>> Begin

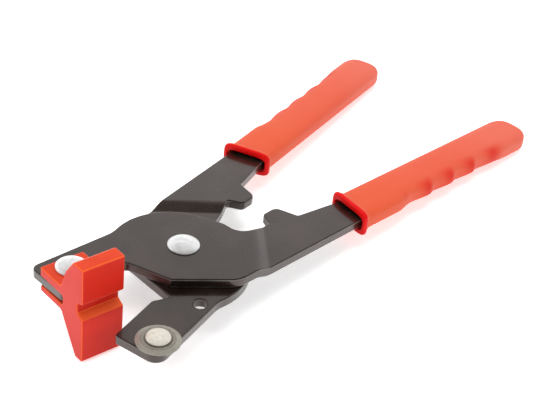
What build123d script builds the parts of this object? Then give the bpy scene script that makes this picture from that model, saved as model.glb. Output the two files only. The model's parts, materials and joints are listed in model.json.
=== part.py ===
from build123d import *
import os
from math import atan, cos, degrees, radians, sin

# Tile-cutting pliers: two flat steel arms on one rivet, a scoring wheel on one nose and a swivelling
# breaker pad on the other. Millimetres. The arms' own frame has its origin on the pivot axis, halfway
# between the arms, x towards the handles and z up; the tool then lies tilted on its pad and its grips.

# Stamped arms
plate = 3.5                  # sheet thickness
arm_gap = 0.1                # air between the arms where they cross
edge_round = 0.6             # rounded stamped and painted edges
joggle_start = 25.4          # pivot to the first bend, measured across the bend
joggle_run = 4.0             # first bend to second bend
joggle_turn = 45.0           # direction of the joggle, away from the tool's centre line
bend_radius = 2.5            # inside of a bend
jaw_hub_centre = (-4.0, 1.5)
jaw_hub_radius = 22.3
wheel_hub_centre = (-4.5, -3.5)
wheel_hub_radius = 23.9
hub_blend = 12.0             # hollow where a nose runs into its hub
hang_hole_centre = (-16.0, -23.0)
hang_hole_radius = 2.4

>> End

● **PROBLEM DESCRIPTION**: Reproduce verbatim only this range: the first line of the material through the line that contains "# between the", inclusive.

● **TASK RESPONSE**:
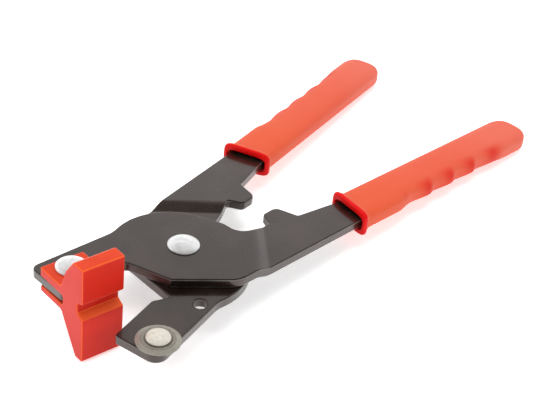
What build123d script builds the parts of this object? Then give the bpy scene script that makes this picture from that model, saved as model.glb. Output the two files only. The model's parts, materials and joints are listed in model.json.
=== part.py ===
from build123d import *
import os
from math import atan, cos, degrees, radians, sin

# Tile-cutting pliers: two flat steel arms on one rivet, a scoring wheel on one nose and a swivelling
# breaker pad on the other. Millimetres. The arms' own frame has its origin on the pivot axis, halfway
# between the arms, x towards the handles and z up; the tool then lies tilted on its pad and its grips.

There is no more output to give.